For Qualcomm, the acquisition could offer access to Intel’s foundry business and provide an entry into markets beyond smartphones. Intel’s extensive network of manufacturing facilities could allow Qualcomm to bring more of its chip production in-house, reducing reliance on external manufacturers. However, analysts have expressed skepticism about whether Qualcomm is equipped to manage Intel’s sprawling and struggling foundry operations, which have been at the center of Intel’s woes. Furthermore, the merger could create significant disruptions, potentially benefiting rivals like Nvidia and Advanced Micro Devices (AMD).
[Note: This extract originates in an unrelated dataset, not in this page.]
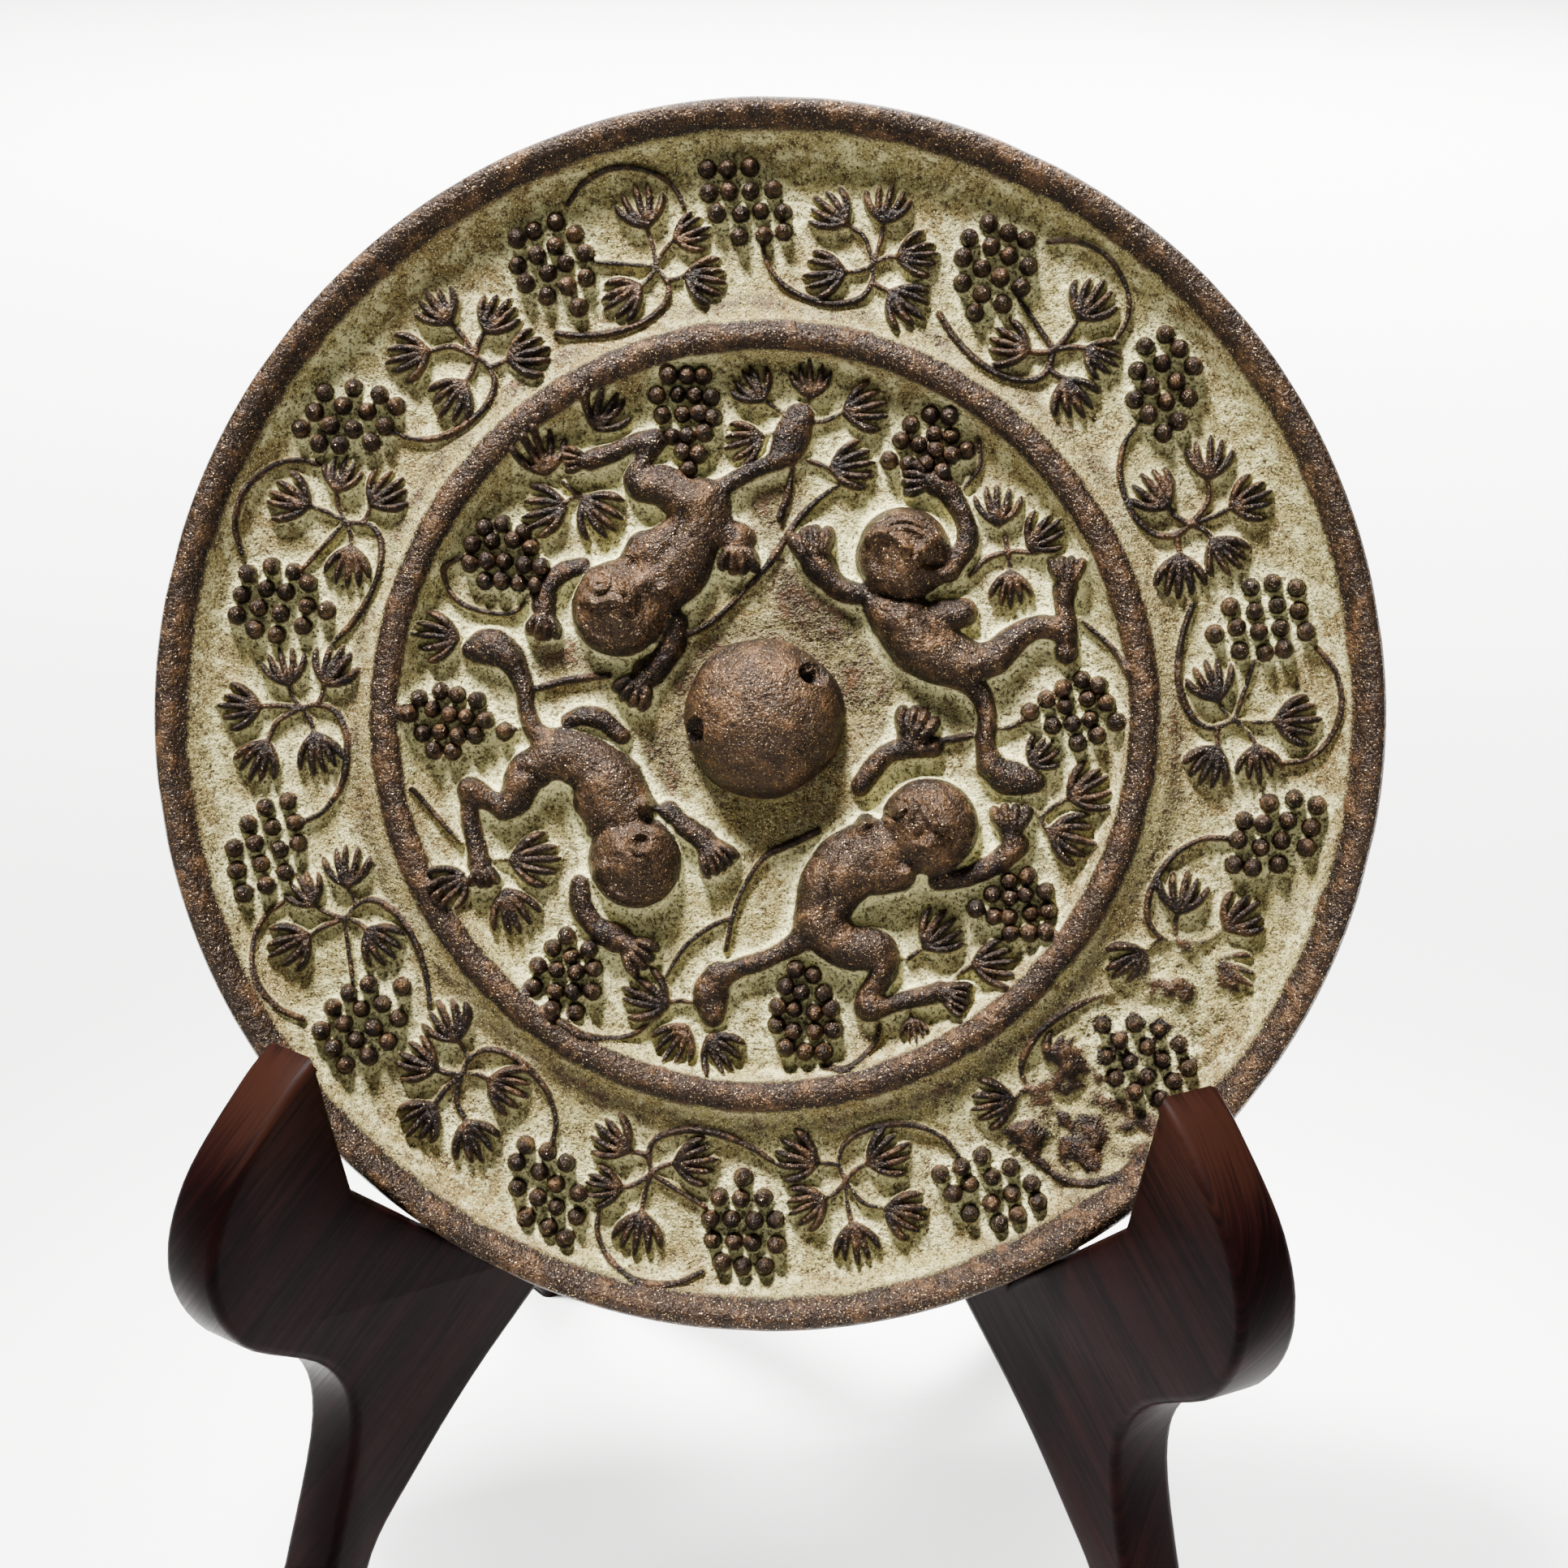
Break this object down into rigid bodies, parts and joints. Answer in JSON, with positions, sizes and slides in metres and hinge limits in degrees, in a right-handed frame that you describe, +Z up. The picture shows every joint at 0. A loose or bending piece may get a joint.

Regulatory hurdles present another significant challenge. Any merger between Qualcomm and Intel would likely face intense scrutiny from both U.S. and Chinese regulators. Both companies have extensive business operations in China, and previous deals involving large semiconductor companies have been blocked by antitrust enforcers. Additionally, national security concerns could come into play, as Intel’s U.S.-based chip manufacturing facilities are seen as critical to maintaining domestic semiconductor production.

While a Qualcomm takeover could theoretically provide Intel with a much-needed boost, particularly for its struggling foundry business, financing such a deal would be a formidable challenge. Qualcomm’s available cash falls far short of the amount needed to cover Intel’s massive debt and operational expenses, and outside investment might be necessary. There have been reports that private equity firms are considering injecting capital into Intel, but it remains unclear if this would be enough to make the deal feasible.

As discussions continue, the possibility of a deal remains uncertain, with analysts divided on its viability. Qualcomm’s approach could offer a lifeline to Intel, but the challenges ahead, including financial, operational, and regulatory barriers, make the path to a successful merger highly uncertain. The outcome could have far-reaching implications for the future of the semiconductor industry, especially as global demand for advanced chips continues to surge.